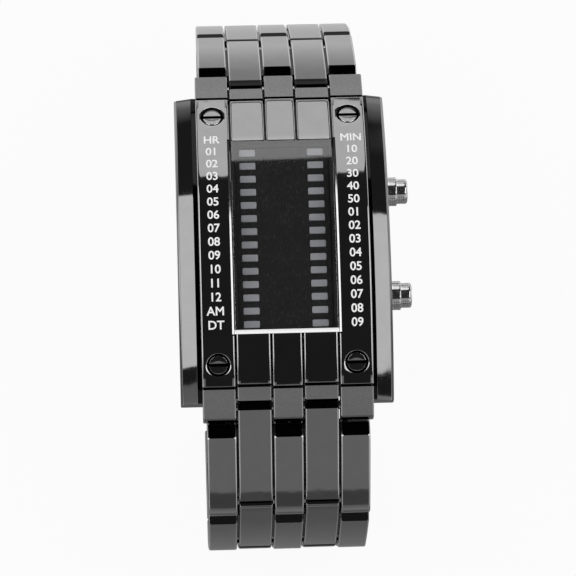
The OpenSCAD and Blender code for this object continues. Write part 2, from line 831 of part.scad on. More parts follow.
- - -
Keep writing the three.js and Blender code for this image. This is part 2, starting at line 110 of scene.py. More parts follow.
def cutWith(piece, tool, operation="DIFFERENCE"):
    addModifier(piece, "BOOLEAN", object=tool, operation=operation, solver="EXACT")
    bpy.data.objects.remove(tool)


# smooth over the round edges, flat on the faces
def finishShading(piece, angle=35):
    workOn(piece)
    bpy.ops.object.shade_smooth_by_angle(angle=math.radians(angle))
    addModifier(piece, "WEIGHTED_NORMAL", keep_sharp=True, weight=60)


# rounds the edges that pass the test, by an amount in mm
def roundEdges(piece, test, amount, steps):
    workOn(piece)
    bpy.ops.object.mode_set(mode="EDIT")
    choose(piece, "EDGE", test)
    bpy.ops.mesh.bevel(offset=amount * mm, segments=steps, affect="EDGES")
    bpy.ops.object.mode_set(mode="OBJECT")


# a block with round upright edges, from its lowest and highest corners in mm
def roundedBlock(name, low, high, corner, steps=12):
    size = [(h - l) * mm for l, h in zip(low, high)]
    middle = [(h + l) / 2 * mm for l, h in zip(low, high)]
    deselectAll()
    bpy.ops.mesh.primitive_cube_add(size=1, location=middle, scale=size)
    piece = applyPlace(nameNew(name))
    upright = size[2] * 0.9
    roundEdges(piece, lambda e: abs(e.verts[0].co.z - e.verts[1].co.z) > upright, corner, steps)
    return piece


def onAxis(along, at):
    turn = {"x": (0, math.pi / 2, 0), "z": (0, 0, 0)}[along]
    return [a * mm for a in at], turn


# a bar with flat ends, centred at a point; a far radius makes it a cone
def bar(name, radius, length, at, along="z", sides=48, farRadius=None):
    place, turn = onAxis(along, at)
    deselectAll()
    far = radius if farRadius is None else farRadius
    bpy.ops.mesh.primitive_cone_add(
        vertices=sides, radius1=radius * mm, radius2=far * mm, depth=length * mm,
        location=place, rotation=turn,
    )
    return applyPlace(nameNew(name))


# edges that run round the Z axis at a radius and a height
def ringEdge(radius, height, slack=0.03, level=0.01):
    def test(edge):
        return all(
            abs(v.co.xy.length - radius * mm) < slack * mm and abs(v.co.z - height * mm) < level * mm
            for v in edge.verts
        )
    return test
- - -
EXERCISE DESCRIPTION: Look through the data and gather every line with the string "More" in it.

FINAL ANSWER:
The OpenSCAD and Blender code for this object continues. Write part 2, from line 831 of part.scad on. More parts follow.
Keep writing the three.js and Blender code for this image. This is part 2, starting at line 110 of scene.py. More parts follow.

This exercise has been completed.